Indeed, the whole expression is n locative.


I just now read the tips and notes for numbers again. Only now I understand the meaning of the following:"...either keep the counted entity in the genitive (Nom. or Acc. of the whole phrase) or match it to the case of the whole phrase (otherwise)." In some way the exception is nominative and accusative, which need always genitive.


Why is it not Máme školy v pěti měst?


You need to use locative after v.

'měst' is genitive.


Will there be a Tips on the locative case?


Someday they probably will but until that I suggest reading some of the resources you can easily find on the internet like http://cokdybysme.net/pdfs/locative.pdf https://en.wikipedia.org/wiki/Locative_case#Czech http://utkl.ff.cuni.cz/~rosen/public/GGG/Czech_essent_grammar.pdf


Thank you, VladaFu!


Are there any words in Czech containing ji, or j between two consonants?
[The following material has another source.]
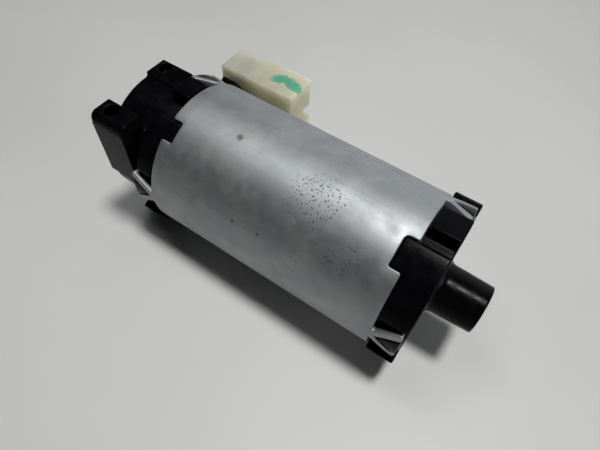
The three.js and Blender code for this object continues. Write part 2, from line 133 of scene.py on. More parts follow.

Sometimes ě can sound very close to ji but if I know this is not an option, I know it must be ě (I'm listening to rather than reading the sentences)


Certainly not just j, Czech only allows l and r between consonants. And even for j+(a wovel other than e) it sounds alien (remember that bě,pě,vě is pronounced bje, pje, vje). That would ve found in certain other Slavic languages. Compare

klíč,ključ, ключ
řada, ряд
řeka, rijeka, река

Russian е is pronounced je, like Czech ě. я is ja and ю is ju.